- [WHAT IS REQUIRED]
Return the records in full, exactly as given.

- [SUPPLIED DATA]
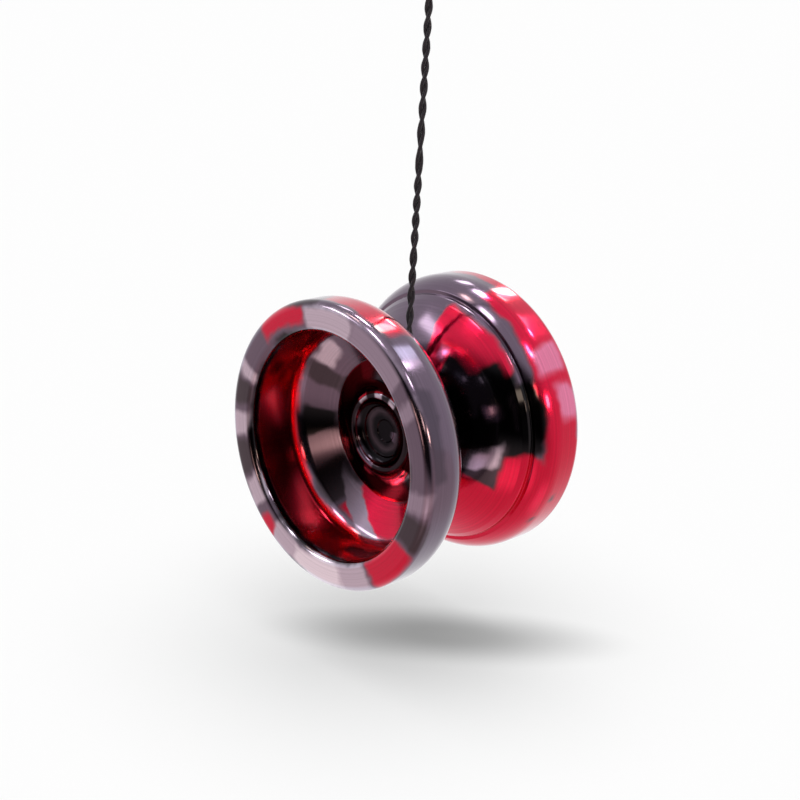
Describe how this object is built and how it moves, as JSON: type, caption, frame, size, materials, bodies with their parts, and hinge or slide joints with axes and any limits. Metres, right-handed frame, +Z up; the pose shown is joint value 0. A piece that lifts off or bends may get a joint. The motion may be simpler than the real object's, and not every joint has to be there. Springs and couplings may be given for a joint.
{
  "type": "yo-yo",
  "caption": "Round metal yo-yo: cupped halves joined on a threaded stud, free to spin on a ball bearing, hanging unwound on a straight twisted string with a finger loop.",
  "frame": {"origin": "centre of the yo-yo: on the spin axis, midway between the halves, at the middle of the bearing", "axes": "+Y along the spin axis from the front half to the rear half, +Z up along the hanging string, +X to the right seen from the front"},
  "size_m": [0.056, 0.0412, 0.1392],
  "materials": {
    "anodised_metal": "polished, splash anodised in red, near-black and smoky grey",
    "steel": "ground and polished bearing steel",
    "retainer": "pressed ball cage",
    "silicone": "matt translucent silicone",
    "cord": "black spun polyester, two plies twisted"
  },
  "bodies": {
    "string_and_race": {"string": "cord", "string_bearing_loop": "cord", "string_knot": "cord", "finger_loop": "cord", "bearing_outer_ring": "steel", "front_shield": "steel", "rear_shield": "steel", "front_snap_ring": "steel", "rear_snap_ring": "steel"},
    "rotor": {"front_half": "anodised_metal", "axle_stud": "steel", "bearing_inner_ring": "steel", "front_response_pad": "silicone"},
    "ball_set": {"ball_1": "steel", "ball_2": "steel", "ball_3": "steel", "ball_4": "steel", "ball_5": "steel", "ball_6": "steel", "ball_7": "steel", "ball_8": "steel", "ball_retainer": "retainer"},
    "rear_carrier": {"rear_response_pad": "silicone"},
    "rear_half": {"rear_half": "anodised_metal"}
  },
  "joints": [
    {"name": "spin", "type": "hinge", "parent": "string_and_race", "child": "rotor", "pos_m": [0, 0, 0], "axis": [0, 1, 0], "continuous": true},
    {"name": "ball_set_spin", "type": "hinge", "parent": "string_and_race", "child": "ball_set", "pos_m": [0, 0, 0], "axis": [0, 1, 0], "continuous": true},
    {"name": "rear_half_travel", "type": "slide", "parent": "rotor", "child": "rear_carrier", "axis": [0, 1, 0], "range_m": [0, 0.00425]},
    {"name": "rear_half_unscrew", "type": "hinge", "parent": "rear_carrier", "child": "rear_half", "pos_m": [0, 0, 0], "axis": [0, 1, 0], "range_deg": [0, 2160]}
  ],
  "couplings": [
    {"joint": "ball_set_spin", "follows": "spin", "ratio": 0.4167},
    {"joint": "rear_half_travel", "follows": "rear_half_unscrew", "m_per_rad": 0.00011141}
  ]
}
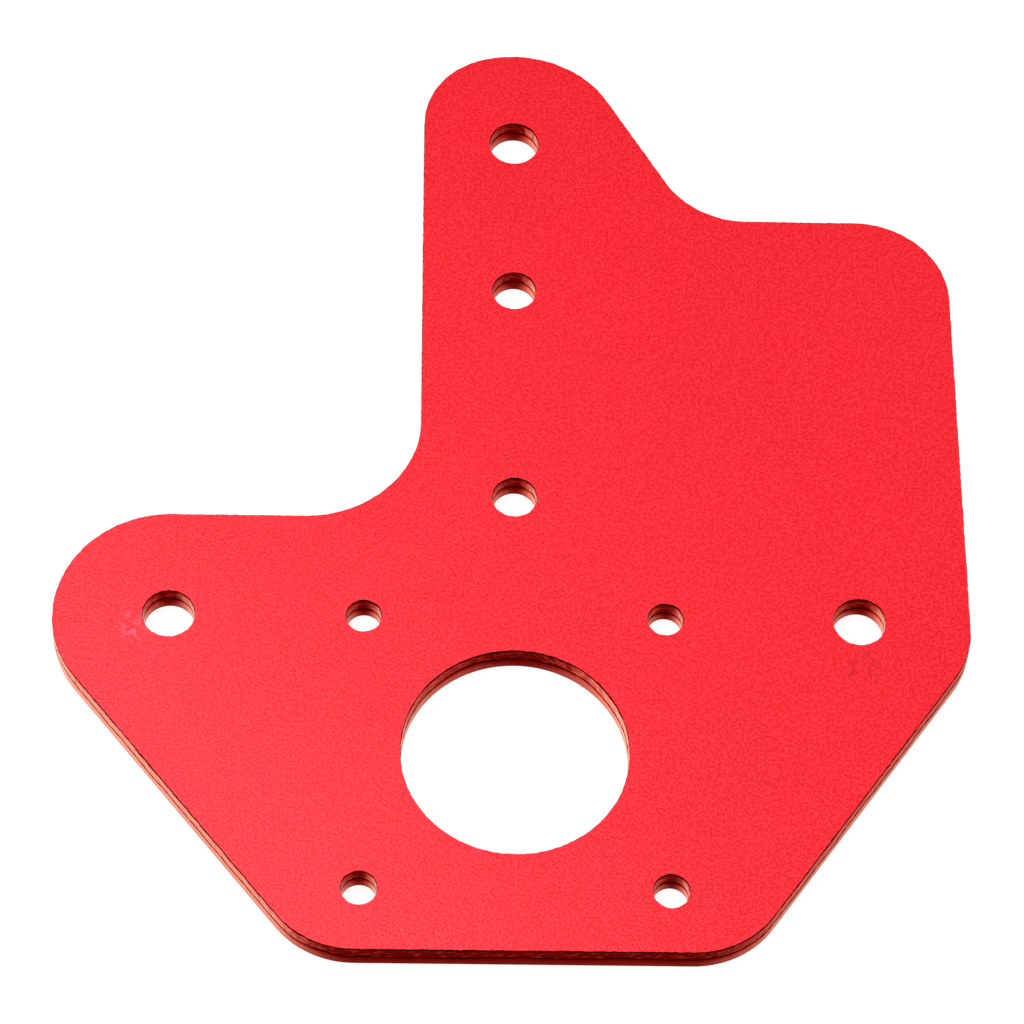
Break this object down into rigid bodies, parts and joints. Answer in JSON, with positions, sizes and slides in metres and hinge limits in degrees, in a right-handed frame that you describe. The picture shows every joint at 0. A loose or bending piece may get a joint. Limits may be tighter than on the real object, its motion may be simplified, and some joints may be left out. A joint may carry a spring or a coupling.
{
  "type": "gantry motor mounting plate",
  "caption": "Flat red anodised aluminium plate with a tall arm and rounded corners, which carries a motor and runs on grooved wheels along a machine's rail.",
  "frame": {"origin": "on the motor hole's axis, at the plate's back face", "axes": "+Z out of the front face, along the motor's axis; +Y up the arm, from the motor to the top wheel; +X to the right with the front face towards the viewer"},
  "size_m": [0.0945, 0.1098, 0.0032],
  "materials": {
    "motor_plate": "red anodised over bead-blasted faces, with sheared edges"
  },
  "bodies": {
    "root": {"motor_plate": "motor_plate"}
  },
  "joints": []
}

- [OUTPUT OF THE EXERCISE]
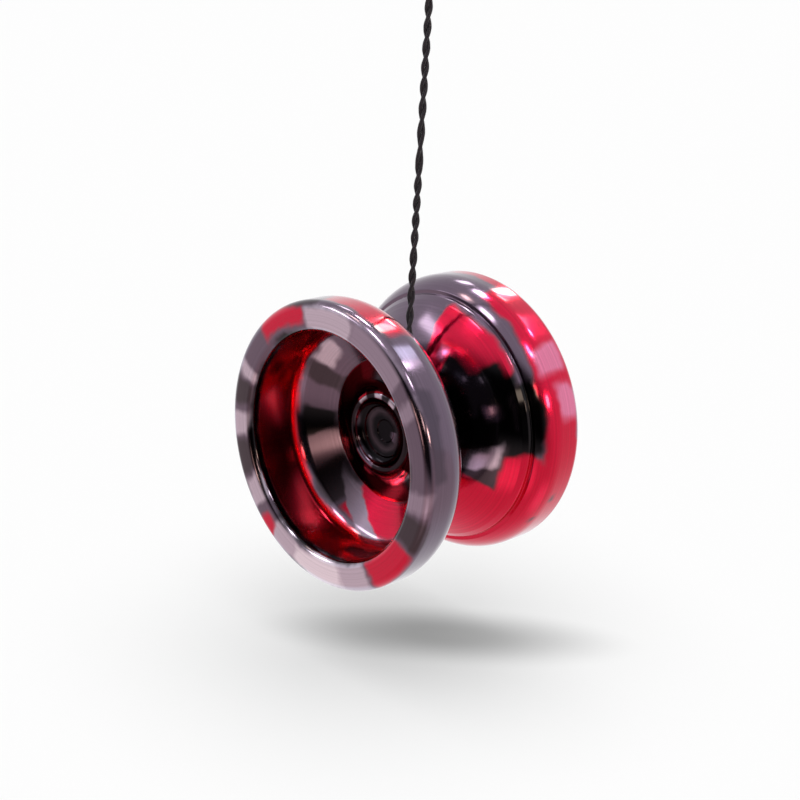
Describe how this object is built and how it moves, as JSON: type, caption, frame, size, materials, bodies with their parts, and hinge or slide joints with axes and any limits. Metres, right-handed frame, +Z up; the pose shown is joint value 0. A piece that lifts off or bends may get a joint. The motion may be simpler than the real object's, and not every joint has to be there. Springs and couplings may be given for a joint.
{
  "type": "yo-yo",
  "caption": "Round metal yo-yo: cupped halves joined on a threaded stud, free to spin on a ball bearing, hanging unwound on a straight twisted string with a finger loop.",
  "frame": {"origin": "centre of the yo-yo: on the spin axis, midway between the halves, at the middle of the bearing", "axes": "+Y along the spin axis from the front half to the rear half, +Z up along the hanging string, +X to the right seen from the front"},
  "size_m": [0.056, 0.0412, 0.1392],
  "materials": {
    "anodised_metal": "polished, splash anodised in red, near-black and smoky grey",
    "steel": "ground and polished bearing steel",
    "retainer": "pressed ball cage",
    "silicone": "matt translucent silicone",
    "cord": "black spun polyester, two plies twisted"
  },
  "bodies": {
    "string_and_race": {"string": "cord", "string_bearing_loop": "cord", "string_knot": "cord", "finger_loop": "cord", "bearing_outer_ring": "steel", "front_shield": "steel", "rear_shield": "steel", "front_snap_ring": "steel", "rear_snap_ring": "steel"},
    "rotor": {"front_half": "anodised_metal", "axle_stud": "steel", "bearing_inner_ring": "steel", "front_response_pad": "silicone"},
    "ball_set": {"ball_1": "steel", "ball_2": "steel", "ball_3": "steel", "ball_4": "steel", "ball_5": "steel", "ball_6": "steel", "ball_7": "steel", "ball_8": "steel", "ball_retainer": "retainer"},
    "rear_carrier": {"rear_response_pad": "silicone"},
    "rear_half": {"rear_half": "anodised_metal"}
  },
  "joints": [
    {"name": "spin", "type": "hinge", "parent": "string_and_race", "child": "rotor", "pos_m": [0, 0, 0], "axis": [0, 1, 0], "continuous": true},
    {"name": "ball_set_spin", "type": "hinge", "parent": "string_and_race", "child": "ball_set", "pos_m": [0, 0, 0], "axis": [0, 1, 0], "continuous": true},
    {"name": "rear_half_travel", "type": "slide", "parent": "rotor", "child": "rear_carrier", "axis": [0, 1, 0], "range_m": [0, 0.00425]},
    {"name": "rear_half_unscrew", "type": "hinge", "parent": "rear_carrier", "child": "rear_half", "pos_m": [0, 0, 0], "axis": [0, 1, 0], "range_deg": [0, 2160]}
  ],
  "couplings": [
    {"joint": "ball_set_spin", "follows": "spin", "ratio": 0.4167},
    {"joint": "rear_half_travel", "follows": "rear_half_unscrew", "m_per_rad": 0.00011141}
  ]
}
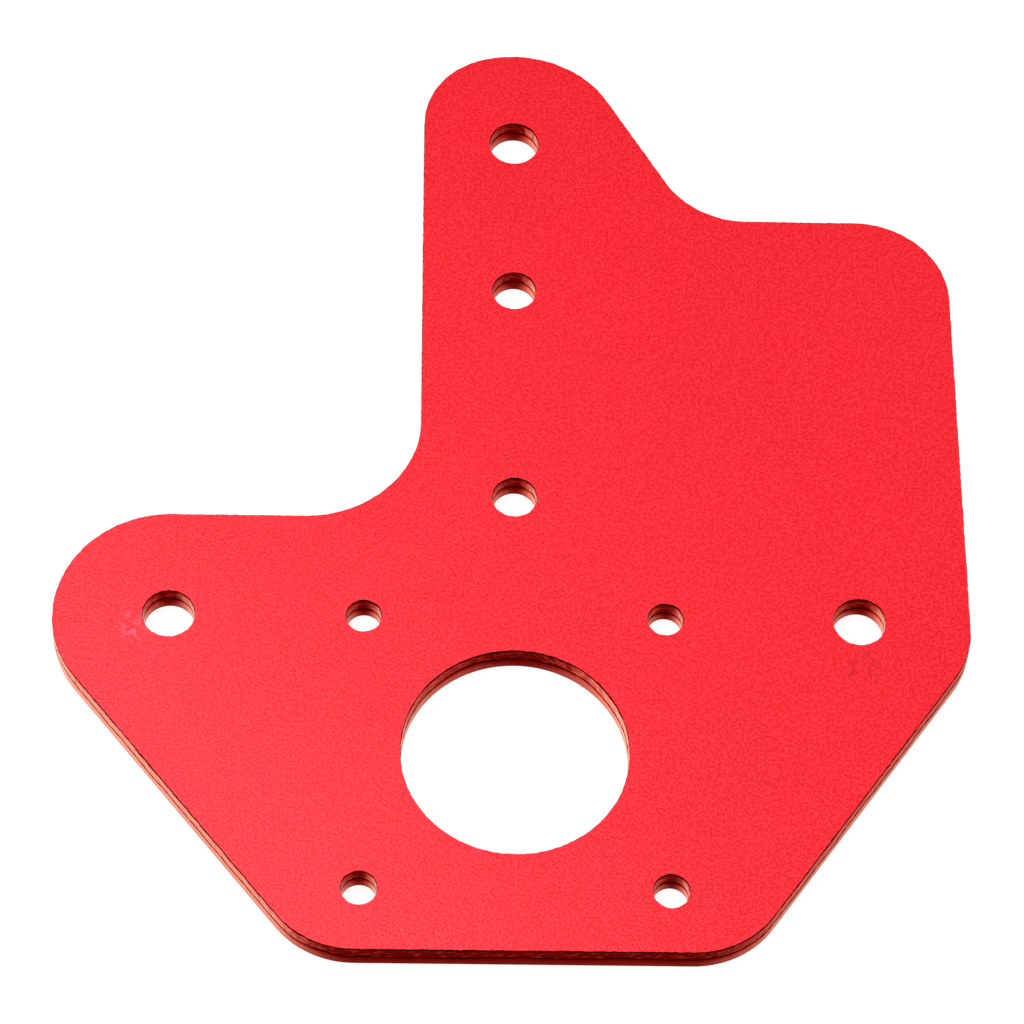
Break this object down into rigid bodies, parts and joints. Answer in JSON, with positions, sizes and slides in metres and hinge limits in degrees, in a right-handed frame that you describe. The picture shows every joint at 0. A loose or bending piece may get a joint. Limits may be tighter than on the real object, its motion may be simplified, and some joints may be left out. A joint may carry a spring or a coupling.
{
  "type": "gantry motor mounting plate",
  "caption": "Flat red anodised aluminium plate with a tall arm and rounded corners, which carries a motor and runs on grooved wheels along a machine's rail.",
  "frame": {"origin": "on the motor hole's axis, at the plate's back face", "axes": "+Z out of the front face, along the motor's axis; +Y up the arm, from the motor to the top wheel; +X to the right with the front face towards the viewer"},
  "size_m": [0.0945, 0.1098, 0.0032],
  "materials": {
    "motor_plate": "red anodised over bead-blasted faces, with sheared edges"
  },
  "bodies": {
    "root": {"motor_plate": "motor_plate"}
  },
  "joints": []
}